WHAT THE TASK ASKS: Look below for the line containing "gear_plate();" and the line containing "record = json.load(file)"; repeat exactly those two lines and all lines between them, and nothing else.

[Start WORKING DATA]

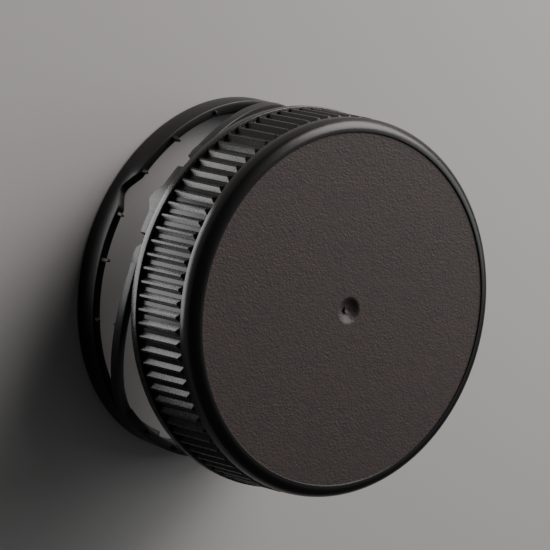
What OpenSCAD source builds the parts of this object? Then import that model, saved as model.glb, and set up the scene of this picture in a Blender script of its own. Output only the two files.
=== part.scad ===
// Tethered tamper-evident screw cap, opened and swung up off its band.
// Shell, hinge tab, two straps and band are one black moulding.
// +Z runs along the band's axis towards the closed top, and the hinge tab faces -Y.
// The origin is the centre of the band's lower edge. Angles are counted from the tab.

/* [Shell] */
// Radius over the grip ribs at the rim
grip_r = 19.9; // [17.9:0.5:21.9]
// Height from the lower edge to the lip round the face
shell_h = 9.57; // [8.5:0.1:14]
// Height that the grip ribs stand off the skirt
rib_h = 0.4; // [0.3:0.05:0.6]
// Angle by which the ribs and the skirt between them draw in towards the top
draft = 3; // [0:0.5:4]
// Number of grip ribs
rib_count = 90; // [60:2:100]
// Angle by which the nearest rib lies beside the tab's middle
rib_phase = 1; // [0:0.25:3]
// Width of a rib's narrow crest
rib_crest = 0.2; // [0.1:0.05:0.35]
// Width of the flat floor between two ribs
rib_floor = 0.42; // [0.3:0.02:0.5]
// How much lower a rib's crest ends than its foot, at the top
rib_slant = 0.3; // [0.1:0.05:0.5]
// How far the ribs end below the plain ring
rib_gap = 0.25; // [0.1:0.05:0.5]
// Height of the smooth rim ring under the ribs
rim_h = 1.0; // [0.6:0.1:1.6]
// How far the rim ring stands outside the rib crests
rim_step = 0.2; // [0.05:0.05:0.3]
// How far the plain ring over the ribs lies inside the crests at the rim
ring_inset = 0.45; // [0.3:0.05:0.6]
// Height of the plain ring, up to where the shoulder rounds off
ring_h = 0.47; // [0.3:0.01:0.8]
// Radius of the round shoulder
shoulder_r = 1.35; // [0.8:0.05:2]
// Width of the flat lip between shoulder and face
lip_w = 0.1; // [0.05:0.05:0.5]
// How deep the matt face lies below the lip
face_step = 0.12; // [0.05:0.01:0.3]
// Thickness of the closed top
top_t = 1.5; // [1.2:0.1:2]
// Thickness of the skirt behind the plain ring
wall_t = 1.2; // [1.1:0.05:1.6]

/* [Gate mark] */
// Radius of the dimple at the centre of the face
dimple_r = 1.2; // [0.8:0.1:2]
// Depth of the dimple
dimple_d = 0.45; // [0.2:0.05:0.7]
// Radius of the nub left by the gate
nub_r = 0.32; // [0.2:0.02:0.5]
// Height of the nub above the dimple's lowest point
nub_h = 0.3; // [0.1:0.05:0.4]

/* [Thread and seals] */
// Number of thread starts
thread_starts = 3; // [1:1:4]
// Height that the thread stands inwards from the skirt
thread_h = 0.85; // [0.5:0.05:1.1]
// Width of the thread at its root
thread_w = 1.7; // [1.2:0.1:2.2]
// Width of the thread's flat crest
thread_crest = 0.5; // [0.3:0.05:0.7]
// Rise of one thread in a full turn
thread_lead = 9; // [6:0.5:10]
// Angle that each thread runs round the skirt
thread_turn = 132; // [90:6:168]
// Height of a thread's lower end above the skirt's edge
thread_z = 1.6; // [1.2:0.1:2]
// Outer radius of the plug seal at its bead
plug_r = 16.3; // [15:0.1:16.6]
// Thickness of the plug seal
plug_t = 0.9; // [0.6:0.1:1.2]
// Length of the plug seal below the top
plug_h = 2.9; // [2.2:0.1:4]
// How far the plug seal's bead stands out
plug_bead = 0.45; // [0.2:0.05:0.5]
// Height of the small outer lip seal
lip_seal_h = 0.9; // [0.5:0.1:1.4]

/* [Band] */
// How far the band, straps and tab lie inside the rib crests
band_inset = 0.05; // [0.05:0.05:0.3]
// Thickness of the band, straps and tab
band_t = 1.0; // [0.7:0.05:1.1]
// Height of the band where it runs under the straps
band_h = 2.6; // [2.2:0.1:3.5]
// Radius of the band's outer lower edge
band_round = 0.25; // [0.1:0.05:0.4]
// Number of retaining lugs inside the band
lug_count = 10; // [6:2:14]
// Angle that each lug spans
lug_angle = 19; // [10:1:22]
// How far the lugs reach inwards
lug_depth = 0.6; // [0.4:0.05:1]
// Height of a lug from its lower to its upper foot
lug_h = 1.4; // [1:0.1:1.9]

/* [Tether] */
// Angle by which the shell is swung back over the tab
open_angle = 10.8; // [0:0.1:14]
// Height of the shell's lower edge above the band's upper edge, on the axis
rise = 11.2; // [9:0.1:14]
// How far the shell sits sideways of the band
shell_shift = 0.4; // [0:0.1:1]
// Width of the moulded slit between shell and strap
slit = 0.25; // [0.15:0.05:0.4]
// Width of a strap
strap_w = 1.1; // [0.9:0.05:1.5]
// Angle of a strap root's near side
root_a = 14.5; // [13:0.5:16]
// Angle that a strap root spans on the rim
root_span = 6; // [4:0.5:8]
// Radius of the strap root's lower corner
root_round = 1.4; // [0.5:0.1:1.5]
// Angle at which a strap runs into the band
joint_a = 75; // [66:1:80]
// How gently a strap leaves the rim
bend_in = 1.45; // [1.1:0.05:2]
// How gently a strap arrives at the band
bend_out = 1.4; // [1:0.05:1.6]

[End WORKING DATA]
[Start WORKING DATA]

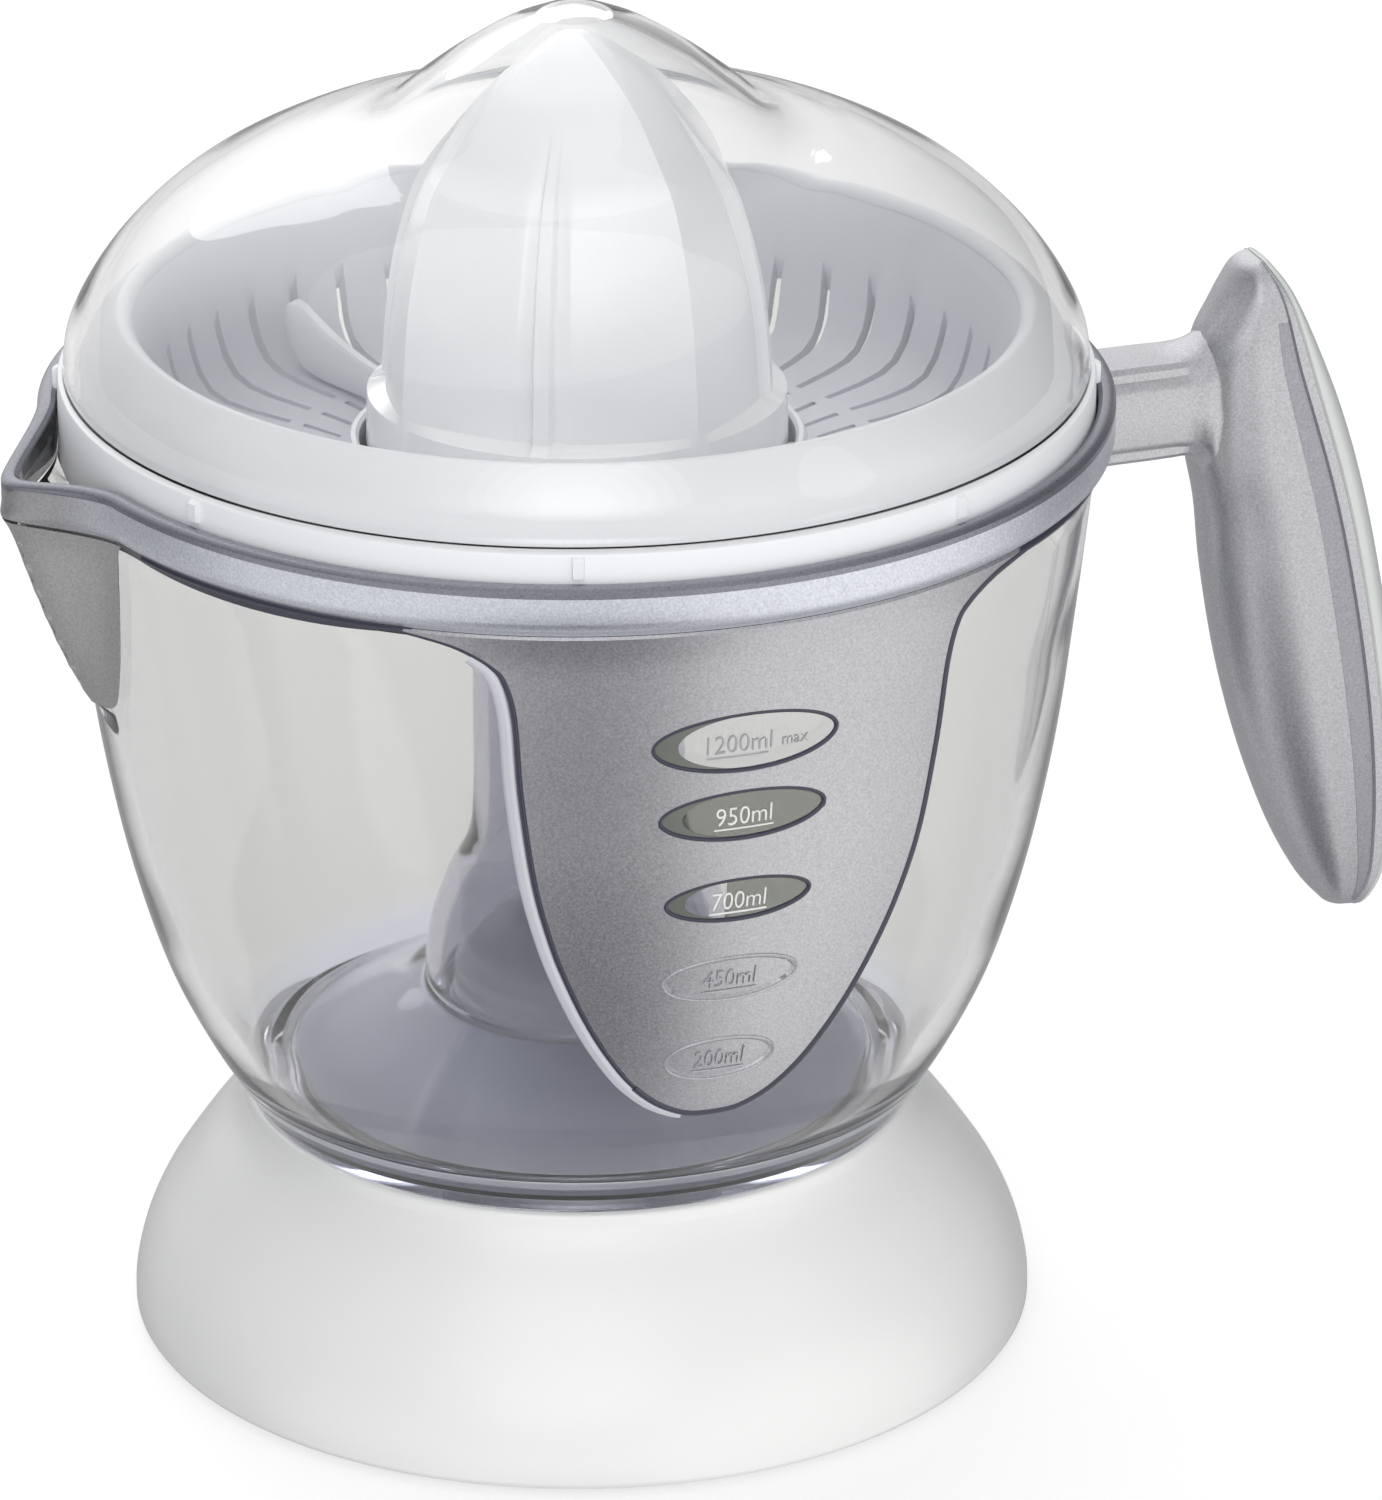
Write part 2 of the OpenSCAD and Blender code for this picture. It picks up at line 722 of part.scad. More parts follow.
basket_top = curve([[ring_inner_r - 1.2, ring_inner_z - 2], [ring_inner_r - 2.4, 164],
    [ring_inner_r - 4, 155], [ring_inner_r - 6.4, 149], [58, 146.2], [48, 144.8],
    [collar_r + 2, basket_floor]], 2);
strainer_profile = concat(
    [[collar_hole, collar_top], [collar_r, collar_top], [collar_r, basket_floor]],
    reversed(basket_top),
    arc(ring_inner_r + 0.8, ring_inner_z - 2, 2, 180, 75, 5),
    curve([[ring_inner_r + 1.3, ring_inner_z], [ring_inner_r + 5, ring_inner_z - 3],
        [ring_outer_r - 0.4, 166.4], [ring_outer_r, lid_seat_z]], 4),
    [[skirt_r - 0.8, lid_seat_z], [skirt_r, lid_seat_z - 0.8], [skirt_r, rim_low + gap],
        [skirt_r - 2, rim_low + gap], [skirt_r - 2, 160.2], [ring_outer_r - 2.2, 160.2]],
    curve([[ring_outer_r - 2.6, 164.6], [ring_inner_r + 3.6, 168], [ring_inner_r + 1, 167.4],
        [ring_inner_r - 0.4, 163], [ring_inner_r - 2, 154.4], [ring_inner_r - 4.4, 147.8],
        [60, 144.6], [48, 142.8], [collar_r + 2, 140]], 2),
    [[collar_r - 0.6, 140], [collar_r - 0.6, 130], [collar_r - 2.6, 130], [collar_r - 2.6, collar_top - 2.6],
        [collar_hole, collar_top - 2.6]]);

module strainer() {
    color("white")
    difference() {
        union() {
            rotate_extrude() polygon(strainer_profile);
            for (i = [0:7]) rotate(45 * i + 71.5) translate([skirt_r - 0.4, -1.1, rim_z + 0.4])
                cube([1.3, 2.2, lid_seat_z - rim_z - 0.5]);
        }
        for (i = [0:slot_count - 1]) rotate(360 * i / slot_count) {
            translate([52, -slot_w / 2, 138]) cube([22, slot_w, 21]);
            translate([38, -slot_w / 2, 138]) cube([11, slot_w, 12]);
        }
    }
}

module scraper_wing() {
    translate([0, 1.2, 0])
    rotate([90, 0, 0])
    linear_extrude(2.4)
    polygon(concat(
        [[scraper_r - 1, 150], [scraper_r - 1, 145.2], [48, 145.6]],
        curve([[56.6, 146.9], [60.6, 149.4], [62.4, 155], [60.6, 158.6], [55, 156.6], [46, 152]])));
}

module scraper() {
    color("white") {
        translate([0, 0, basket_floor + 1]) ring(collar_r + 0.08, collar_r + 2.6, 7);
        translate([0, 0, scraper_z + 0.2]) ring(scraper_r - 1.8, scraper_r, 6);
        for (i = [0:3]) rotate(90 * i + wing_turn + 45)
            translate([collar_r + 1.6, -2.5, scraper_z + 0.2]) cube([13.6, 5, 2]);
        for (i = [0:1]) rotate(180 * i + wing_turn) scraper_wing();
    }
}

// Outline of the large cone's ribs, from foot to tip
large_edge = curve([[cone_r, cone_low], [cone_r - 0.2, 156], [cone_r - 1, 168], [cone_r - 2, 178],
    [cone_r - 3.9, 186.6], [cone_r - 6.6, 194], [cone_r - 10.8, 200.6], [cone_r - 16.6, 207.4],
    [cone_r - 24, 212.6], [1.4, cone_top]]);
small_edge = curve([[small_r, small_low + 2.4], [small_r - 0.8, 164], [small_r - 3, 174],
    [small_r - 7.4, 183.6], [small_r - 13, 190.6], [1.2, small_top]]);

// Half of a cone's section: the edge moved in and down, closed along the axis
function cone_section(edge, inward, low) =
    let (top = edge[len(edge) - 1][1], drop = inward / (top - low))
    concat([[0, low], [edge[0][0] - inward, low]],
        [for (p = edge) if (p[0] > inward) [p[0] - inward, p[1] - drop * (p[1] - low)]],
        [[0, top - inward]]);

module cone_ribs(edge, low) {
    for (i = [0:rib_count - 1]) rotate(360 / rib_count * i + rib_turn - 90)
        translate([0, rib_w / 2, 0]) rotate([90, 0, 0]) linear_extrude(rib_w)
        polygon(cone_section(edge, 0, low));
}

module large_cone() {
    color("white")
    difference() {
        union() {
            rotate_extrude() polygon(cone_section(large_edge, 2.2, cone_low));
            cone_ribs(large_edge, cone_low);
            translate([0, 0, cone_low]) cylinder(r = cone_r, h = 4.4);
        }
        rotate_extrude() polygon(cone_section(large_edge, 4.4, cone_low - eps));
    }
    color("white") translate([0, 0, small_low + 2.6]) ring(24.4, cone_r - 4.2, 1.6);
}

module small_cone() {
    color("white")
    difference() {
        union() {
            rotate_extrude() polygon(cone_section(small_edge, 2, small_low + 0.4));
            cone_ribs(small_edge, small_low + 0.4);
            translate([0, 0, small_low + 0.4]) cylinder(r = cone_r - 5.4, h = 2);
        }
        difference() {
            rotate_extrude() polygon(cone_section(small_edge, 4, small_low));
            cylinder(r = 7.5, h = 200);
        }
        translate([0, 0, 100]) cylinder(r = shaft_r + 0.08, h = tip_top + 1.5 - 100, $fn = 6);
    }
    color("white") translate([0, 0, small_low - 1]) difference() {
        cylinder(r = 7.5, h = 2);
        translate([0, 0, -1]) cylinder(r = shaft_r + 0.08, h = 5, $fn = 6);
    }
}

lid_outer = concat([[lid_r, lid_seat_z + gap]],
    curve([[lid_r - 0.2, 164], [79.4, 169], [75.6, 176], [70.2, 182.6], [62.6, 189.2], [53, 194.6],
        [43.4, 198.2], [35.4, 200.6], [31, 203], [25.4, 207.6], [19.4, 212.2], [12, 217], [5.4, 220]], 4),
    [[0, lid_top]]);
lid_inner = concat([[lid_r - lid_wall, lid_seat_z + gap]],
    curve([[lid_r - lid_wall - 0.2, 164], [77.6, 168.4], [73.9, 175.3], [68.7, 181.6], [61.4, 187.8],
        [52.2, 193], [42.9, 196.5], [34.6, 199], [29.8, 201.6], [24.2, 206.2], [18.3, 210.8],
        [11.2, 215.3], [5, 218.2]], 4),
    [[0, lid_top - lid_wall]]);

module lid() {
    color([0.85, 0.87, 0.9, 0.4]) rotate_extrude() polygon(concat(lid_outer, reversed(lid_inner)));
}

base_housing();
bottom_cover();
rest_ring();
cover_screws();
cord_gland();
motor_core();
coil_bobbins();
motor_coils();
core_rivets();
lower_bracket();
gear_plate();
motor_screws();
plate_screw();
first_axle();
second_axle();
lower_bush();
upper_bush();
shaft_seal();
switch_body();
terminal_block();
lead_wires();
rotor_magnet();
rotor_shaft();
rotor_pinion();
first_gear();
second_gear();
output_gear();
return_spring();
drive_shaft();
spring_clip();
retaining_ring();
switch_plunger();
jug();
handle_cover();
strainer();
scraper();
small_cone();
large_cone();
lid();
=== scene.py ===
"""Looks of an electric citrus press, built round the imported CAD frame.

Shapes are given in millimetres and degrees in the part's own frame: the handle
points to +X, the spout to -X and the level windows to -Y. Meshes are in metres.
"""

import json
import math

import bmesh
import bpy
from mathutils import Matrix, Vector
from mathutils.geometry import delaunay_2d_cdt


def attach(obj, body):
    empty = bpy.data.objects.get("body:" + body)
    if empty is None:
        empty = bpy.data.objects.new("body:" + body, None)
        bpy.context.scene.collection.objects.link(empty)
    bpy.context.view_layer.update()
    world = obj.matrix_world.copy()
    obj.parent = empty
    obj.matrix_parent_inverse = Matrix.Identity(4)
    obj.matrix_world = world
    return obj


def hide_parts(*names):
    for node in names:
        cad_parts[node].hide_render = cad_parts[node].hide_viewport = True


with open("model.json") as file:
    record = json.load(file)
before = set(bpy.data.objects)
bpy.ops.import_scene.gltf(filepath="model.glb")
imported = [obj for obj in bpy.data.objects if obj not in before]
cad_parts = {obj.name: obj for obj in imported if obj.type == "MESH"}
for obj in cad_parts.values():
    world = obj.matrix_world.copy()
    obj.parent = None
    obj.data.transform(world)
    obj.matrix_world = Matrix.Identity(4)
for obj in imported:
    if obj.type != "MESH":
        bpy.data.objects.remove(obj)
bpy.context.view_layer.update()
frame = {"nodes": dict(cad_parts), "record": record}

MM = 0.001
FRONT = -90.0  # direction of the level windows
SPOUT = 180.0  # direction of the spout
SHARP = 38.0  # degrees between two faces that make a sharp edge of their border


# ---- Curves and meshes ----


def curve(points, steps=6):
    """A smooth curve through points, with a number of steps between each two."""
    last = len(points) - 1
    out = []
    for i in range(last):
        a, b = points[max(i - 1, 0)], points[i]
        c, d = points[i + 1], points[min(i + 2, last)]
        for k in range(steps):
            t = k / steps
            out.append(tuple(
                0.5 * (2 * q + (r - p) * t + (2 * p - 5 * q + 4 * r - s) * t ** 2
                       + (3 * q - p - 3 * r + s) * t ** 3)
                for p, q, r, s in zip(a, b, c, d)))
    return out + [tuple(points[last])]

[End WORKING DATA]

OUTPUT FOR THIS EXERCISE:
gear_plate();
motor_screws();
plate_screw();
first_axle();
second_axle();
lower_bush();
upper_bush();
shaft_seal();
switch_body();
terminal_block();
lead_wires();
rotor_magnet();
rotor_shaft();
rotor_pinion();
first_gear();
second_gear();
output_gear();
return_spring();
drive_shaft();
spring_clip();
retaining_ring();
switch_plunger();
jug();
handle_cover();
strainer();
scraper();
small_cone();
large_cone();
lid();
=== scene.py ===
"""Looks of an electric citrus press, built round the imported CAD frame.

Shapes are given in millimetres and degrees in the part's own frame: the handle
points to +X, the spout to -X and the level windows to -Y. Meshes are in metres.
"""

import json
import math

import bmesh
import bpy
from mathutils import Matrix, Vector
from mathutils.geometry import delaunay_2d_cdt


def attach(obj, body):
    empty = bpy.data.objects.get("body:" + body)
    if empty is None:
        empty = bpy.data.objects.new("body:" + body, None)
        bpy.context.scene.collection.objects.link(empty)
    bpy.context.view_layer.update()
    world = obj.matrix_world.copy()
    obj.parent = empty
    obj.matrix_parent_inverse = Matrix.Identity(4)
    obj.matrix_world = world
    return obj


def hide_parts(*names):
    for node in names:
        cad_parts[node].hide_render = cad_parts[node].hide_viewport = True


with open("model.json") as file:
    record = json.load(file)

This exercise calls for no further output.